Saturday, November 15, 3:30 to 5:00pm, Property: Grand Hyatt Seattle, Floor: 1st Floor/Lobby Level, Room: Leonesa 2

Abstract

A central question in climate economics is how well society can adapt to climate change. In this paper, I study the effectiveness of climate adaptation in a critical sector: the electricity system. Over the last decade, U.S. utilities have spent billions on “grid hardening,” in an effort to increase the reliability of the electricity grid during extreme weather events. However, the realized impact of hardening has yet to be documented empirically. Focusing on grid hardening efforts in Florida, which are meant to address high winds from hurricanes, I estimate a series of “response functions” that measure how likely a customer in Florida is to lose power on a given day when exposed to different wind speeds, relative to those in surrounding states.
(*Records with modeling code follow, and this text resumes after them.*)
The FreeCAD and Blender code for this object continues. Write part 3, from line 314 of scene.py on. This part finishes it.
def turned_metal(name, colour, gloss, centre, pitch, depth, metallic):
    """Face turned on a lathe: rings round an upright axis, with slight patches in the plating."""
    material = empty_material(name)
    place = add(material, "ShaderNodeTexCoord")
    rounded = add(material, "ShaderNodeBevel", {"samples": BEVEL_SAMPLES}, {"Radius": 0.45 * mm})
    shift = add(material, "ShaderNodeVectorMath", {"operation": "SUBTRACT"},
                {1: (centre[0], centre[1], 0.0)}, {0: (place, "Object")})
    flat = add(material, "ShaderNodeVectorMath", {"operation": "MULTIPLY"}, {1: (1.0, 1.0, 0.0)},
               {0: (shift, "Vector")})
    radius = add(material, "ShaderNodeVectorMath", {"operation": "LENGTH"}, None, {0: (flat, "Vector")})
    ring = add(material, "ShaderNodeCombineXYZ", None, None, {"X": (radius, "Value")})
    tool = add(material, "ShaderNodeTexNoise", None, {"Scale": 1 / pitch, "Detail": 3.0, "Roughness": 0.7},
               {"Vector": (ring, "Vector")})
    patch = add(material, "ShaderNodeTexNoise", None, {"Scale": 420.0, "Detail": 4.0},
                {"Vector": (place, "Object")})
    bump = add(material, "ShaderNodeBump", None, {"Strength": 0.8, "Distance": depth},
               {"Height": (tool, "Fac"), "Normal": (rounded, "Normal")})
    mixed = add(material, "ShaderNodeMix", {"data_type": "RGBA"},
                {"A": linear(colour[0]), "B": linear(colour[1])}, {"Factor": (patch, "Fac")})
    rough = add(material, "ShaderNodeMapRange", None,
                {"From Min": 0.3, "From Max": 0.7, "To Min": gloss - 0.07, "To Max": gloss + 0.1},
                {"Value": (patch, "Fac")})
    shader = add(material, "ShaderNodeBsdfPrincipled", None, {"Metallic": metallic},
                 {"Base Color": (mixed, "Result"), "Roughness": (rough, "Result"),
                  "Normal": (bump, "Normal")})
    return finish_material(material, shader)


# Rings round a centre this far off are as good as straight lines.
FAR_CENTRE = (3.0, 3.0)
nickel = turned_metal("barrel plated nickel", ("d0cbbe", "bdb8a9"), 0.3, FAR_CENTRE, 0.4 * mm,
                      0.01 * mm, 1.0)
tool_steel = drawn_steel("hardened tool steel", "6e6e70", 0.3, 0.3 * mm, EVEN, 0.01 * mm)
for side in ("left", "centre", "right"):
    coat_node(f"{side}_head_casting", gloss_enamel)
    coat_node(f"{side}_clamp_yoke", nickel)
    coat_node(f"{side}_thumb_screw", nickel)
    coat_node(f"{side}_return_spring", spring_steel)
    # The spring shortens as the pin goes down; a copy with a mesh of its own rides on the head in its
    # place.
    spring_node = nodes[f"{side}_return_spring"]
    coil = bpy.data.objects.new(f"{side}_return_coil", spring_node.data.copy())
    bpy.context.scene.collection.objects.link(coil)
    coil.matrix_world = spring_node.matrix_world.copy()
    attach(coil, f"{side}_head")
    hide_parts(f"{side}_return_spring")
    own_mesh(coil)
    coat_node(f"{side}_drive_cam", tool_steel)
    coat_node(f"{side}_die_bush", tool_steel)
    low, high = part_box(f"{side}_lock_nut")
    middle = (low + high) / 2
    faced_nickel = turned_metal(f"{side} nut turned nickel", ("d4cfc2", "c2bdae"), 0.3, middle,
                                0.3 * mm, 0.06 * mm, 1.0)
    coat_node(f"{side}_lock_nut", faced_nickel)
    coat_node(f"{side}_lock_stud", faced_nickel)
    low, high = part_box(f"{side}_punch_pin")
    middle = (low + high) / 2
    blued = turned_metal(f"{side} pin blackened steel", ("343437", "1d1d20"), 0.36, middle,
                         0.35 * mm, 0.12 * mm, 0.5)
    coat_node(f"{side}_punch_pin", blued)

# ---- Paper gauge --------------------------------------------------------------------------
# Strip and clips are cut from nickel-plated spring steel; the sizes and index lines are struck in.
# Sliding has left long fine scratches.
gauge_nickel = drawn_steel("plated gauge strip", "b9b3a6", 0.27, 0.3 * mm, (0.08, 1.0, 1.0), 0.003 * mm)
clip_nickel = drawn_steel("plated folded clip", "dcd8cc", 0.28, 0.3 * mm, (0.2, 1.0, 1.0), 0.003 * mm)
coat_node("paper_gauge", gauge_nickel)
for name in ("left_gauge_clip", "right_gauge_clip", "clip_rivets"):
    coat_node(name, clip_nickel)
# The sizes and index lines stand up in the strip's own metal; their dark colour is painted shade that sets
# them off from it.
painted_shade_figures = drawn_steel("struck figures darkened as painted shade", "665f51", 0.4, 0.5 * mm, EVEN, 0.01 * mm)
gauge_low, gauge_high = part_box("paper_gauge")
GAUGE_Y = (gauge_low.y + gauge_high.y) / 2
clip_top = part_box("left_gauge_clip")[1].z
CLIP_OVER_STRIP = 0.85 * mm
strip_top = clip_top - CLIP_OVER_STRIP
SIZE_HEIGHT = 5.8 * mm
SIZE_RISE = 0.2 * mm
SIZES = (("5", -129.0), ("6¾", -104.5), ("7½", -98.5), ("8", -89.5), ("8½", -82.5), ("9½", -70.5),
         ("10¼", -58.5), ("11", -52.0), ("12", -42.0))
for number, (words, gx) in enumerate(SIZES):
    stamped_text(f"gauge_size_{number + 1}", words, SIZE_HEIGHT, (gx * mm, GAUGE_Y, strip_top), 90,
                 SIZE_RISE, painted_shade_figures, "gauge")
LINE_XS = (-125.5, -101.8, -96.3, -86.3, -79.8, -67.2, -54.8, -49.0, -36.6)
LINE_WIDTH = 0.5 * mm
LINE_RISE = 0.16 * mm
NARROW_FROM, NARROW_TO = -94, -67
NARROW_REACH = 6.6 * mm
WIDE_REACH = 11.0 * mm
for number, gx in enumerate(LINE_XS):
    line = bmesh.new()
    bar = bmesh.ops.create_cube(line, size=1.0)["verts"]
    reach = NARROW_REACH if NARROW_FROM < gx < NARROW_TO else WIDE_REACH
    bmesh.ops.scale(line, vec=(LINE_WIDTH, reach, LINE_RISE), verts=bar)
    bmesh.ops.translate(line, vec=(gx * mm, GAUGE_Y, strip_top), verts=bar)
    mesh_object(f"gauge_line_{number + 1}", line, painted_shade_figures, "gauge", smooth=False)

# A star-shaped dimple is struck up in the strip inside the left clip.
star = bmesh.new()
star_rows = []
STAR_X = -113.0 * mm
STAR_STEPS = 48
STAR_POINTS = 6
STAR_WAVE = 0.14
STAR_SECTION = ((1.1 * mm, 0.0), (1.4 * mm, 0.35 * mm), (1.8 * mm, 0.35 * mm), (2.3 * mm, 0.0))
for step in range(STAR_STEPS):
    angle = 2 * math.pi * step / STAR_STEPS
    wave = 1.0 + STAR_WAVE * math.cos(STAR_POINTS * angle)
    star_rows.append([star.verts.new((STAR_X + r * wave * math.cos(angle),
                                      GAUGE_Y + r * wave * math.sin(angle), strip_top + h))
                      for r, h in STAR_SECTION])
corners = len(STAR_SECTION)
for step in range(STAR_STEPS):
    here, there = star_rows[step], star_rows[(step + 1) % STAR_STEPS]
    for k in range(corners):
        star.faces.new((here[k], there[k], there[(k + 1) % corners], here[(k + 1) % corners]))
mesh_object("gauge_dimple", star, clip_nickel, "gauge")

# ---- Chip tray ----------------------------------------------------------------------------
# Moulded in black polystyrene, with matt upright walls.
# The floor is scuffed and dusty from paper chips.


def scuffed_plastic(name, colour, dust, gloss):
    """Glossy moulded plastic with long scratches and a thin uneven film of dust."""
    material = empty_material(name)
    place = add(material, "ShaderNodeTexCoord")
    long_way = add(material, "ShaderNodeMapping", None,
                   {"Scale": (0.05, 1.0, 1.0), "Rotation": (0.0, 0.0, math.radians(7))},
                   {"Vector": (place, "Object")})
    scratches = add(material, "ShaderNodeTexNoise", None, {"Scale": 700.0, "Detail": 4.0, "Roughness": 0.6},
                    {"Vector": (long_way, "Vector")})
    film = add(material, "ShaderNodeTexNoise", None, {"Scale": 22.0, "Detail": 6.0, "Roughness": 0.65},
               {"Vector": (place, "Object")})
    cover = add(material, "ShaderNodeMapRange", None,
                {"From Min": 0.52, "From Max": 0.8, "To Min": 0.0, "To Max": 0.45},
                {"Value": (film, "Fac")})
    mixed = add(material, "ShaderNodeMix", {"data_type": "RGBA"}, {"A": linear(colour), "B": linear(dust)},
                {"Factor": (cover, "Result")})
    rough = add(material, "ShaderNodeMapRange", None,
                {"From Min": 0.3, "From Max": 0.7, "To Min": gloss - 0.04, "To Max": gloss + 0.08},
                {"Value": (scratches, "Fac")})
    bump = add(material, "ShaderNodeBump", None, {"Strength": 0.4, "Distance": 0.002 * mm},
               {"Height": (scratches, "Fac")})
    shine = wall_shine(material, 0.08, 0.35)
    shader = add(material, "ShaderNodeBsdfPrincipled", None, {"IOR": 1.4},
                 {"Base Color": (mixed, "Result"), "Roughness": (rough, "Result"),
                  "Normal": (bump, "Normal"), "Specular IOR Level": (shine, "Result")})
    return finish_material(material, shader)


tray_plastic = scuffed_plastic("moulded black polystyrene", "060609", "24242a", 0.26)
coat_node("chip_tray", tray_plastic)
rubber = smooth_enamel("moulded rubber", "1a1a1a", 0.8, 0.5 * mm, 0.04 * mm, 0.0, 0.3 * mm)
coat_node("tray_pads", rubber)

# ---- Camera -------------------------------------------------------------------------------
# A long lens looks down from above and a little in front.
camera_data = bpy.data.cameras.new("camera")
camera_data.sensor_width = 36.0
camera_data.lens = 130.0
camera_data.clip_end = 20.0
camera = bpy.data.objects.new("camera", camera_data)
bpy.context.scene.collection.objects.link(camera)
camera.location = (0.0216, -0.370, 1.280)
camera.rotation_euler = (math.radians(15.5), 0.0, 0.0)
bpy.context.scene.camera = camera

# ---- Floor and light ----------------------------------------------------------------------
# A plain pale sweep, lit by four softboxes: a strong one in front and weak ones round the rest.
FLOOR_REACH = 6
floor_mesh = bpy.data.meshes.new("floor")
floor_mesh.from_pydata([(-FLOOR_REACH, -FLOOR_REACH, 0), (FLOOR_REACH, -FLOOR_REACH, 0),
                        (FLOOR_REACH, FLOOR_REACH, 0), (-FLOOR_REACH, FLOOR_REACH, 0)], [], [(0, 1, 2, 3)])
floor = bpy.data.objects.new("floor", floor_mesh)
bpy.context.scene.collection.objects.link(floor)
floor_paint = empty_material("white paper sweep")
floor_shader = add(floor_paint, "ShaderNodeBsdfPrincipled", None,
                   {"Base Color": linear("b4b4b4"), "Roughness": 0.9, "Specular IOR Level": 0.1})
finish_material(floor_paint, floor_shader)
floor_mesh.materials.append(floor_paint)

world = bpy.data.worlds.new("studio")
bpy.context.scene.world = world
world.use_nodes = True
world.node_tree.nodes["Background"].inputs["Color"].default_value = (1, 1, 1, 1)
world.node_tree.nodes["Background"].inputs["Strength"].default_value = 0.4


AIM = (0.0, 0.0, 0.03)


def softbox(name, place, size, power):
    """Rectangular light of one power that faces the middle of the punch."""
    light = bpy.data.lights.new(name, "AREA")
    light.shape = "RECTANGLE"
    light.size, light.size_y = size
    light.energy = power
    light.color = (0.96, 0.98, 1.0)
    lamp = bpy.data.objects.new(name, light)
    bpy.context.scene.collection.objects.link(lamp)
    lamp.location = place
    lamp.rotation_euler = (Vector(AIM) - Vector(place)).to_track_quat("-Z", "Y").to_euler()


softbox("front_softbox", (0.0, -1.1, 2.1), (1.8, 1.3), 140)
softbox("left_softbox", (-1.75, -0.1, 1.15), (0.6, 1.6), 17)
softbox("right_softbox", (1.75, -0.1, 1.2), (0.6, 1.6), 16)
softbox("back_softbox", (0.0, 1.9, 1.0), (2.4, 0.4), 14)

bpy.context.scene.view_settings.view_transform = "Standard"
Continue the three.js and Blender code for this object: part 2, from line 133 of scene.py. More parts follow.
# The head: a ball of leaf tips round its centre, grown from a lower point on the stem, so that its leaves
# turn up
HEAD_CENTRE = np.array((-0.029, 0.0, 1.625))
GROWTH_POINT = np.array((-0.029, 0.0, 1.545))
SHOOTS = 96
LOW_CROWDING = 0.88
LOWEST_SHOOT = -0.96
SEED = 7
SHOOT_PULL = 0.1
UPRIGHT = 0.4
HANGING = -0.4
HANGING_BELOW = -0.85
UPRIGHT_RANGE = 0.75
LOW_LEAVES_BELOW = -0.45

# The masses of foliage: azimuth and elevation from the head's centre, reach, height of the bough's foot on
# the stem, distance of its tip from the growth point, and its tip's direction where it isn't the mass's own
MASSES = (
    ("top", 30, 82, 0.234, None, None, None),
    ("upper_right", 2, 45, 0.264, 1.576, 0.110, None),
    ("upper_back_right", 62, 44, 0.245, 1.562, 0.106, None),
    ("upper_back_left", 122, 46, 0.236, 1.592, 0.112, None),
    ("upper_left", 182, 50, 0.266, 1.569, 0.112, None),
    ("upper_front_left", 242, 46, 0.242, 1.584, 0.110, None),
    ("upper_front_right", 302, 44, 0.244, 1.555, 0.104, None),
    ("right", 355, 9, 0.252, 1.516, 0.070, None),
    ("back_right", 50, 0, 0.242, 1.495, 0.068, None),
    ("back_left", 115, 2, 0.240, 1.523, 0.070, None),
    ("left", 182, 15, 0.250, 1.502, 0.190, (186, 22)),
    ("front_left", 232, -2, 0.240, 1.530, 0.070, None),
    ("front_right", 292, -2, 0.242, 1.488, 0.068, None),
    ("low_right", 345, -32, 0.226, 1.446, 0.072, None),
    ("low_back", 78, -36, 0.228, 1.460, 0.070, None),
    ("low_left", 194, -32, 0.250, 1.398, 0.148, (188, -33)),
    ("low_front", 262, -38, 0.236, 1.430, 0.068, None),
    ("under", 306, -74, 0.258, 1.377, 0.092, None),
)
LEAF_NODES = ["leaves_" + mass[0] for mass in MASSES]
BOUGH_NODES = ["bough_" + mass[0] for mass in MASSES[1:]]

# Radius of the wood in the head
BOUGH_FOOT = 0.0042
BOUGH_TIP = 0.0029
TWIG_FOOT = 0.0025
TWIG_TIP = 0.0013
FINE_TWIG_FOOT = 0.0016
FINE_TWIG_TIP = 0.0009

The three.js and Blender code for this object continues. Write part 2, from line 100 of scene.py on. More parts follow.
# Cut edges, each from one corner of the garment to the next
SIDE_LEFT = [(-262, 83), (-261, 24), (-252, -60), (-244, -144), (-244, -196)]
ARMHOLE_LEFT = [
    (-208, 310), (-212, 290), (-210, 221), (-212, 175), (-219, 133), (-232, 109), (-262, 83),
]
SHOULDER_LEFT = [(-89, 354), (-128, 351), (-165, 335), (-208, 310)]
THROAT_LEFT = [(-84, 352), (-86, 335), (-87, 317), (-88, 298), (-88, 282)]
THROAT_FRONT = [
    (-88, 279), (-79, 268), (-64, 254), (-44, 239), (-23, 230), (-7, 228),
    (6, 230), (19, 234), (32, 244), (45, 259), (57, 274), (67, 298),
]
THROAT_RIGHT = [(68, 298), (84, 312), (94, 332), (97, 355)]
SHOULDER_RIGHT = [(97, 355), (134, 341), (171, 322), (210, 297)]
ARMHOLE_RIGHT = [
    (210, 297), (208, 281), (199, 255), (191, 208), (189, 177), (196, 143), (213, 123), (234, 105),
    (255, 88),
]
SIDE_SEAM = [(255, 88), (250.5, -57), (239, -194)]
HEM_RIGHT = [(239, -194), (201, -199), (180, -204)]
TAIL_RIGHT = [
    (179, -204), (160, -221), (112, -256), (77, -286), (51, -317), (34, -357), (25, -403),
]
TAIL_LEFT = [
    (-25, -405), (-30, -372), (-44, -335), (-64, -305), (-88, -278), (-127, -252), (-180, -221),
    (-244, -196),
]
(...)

I further leverage two policy changes in Florida to identify the separate effects of different “levels” of grid hardening. My preliminary findings suggest that grid hardening does improve reliability: on a given day, a county in Florida is 3% less likely to experience a power outage; there are 0.29% fewer customers without power; and outages are 3.17 minutes shorter, on average. I also find that investment in physical infrastructure, such a steel poles or undergrounding wires, appears to have a larger benefit on reliability at the highest levels of wind exposure, relative to operational changes, such as vegetation clearing. The final paper will analyze the return on utility investment in hardening for ratepayers within a cost-benefit framework.